## Problem to work on
Each line from the start of the data below through the one containing "4.0, -20, 0))" must be reproduced exactly.

==============================

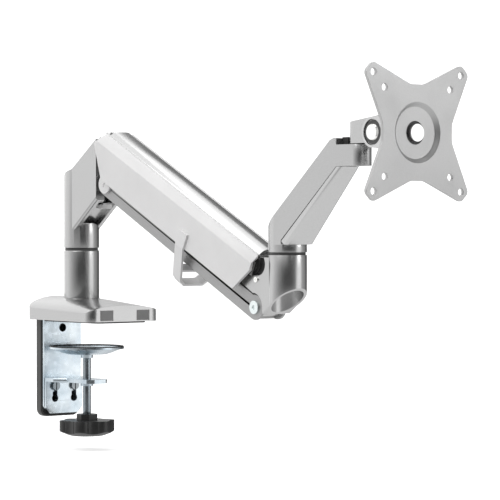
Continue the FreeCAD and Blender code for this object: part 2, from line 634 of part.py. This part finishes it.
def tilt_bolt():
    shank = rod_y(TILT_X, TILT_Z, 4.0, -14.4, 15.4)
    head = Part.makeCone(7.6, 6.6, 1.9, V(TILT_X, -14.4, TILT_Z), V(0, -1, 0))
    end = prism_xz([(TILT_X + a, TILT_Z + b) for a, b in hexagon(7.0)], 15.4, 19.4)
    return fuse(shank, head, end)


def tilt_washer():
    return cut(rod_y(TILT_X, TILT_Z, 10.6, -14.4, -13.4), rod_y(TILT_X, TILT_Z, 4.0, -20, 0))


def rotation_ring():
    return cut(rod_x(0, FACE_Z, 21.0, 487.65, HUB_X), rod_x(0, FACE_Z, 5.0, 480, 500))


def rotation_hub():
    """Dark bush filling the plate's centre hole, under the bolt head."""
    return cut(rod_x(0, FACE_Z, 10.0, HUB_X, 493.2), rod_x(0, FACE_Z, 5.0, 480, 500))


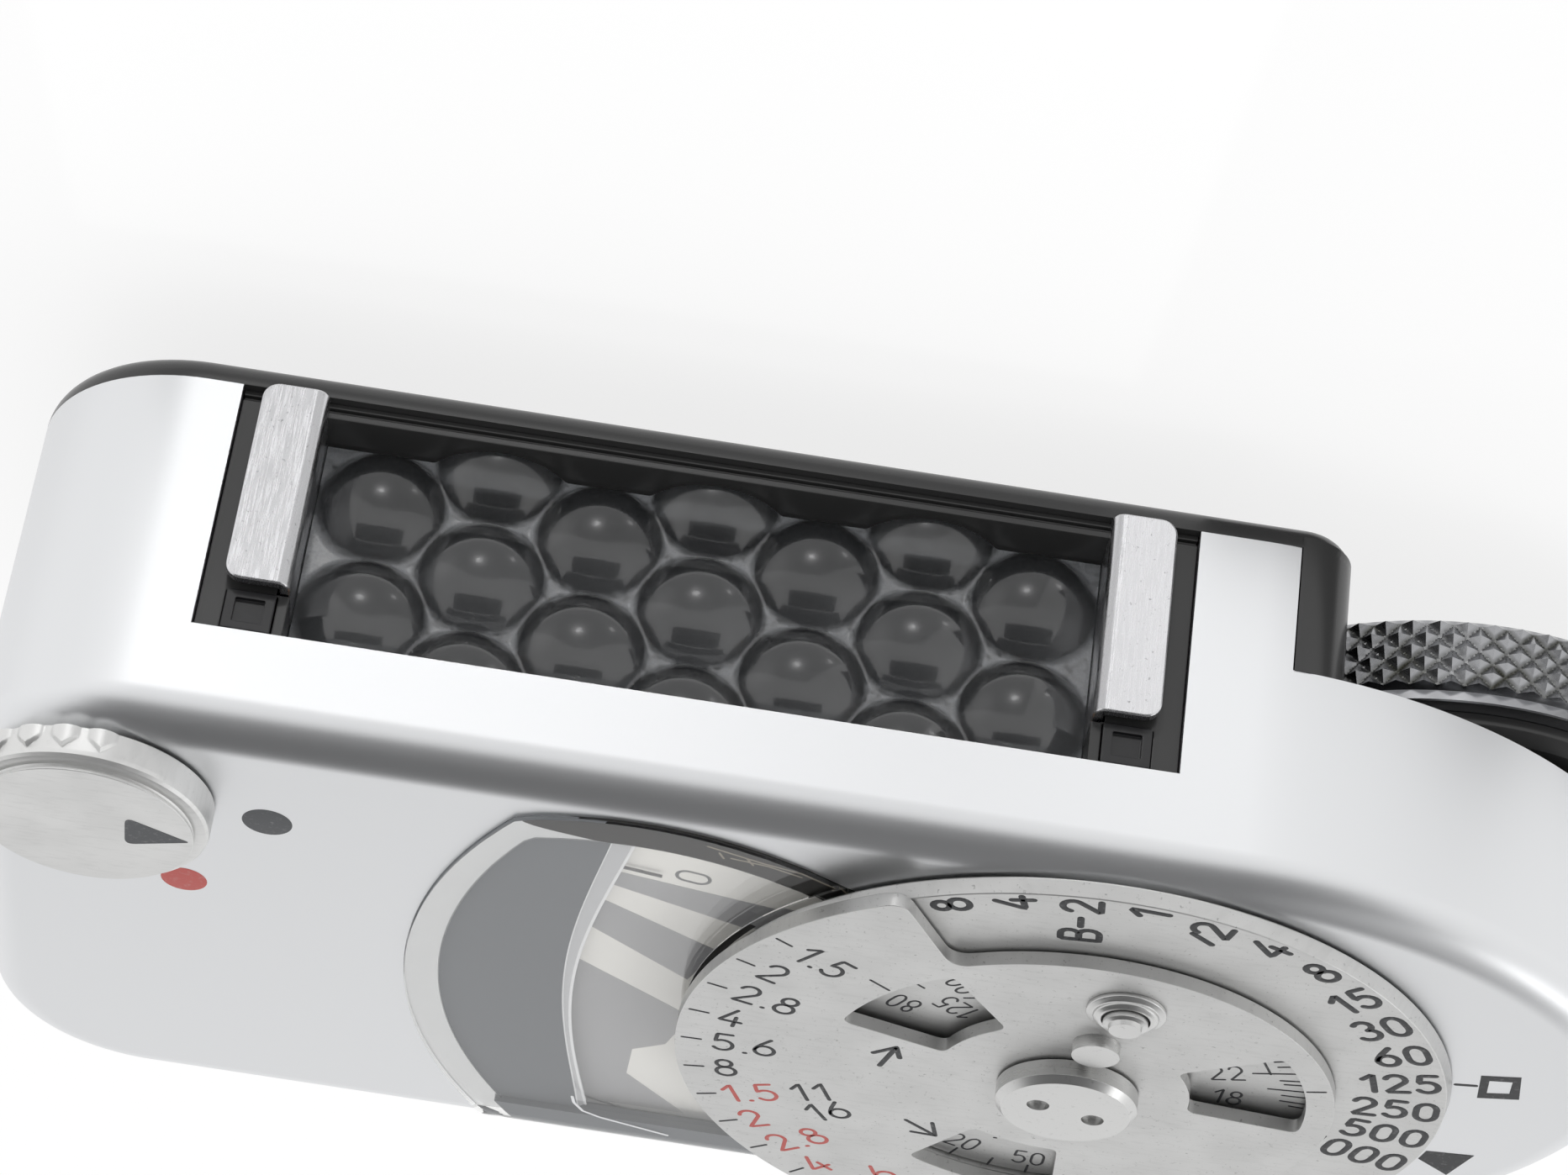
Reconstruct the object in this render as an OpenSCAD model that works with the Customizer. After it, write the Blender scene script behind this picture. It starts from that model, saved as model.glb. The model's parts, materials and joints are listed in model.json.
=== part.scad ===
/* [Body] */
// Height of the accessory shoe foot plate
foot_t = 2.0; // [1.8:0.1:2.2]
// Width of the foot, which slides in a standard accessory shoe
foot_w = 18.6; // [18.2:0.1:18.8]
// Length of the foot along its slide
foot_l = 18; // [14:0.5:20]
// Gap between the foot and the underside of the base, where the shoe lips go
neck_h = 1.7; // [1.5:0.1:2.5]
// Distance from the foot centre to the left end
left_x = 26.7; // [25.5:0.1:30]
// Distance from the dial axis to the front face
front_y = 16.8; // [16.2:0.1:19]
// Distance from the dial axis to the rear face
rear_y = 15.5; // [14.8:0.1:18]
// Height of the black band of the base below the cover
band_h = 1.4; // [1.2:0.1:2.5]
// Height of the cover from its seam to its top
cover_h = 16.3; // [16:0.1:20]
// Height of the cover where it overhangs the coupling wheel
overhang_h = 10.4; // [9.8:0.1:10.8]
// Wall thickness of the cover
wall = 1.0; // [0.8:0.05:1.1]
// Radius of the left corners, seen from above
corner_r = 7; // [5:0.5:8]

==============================

## Task output
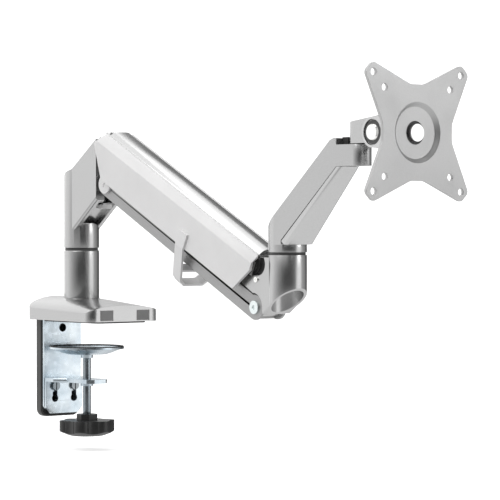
Continue the FreeCAD and Blender code for this object: part 2, from line 634 of part.py. This part finishes it.
def tilt_bolt():
    shank = rod_y(TILT_X, TILT_Z, 4.0, -14.4, 15.4)
    head = Part.makeCone(7.6, 6.6, 1.9, V(TILT_X, -14.4, TILT_Z), V(0, -1, 0))
    end = prism_xz([(TILT_X + a, TILT_Z + b) for a, b in hexagon(7.0)], 15.4, 19.4)
    return fuse(shank, head, end)


def tilt_washer():
    return cut(rod_y(TILT_X, TILT_Z, 10.6, -14.4, -13.4), rod_y(TILT_X, TILT_Z, 4.0, -20, 0))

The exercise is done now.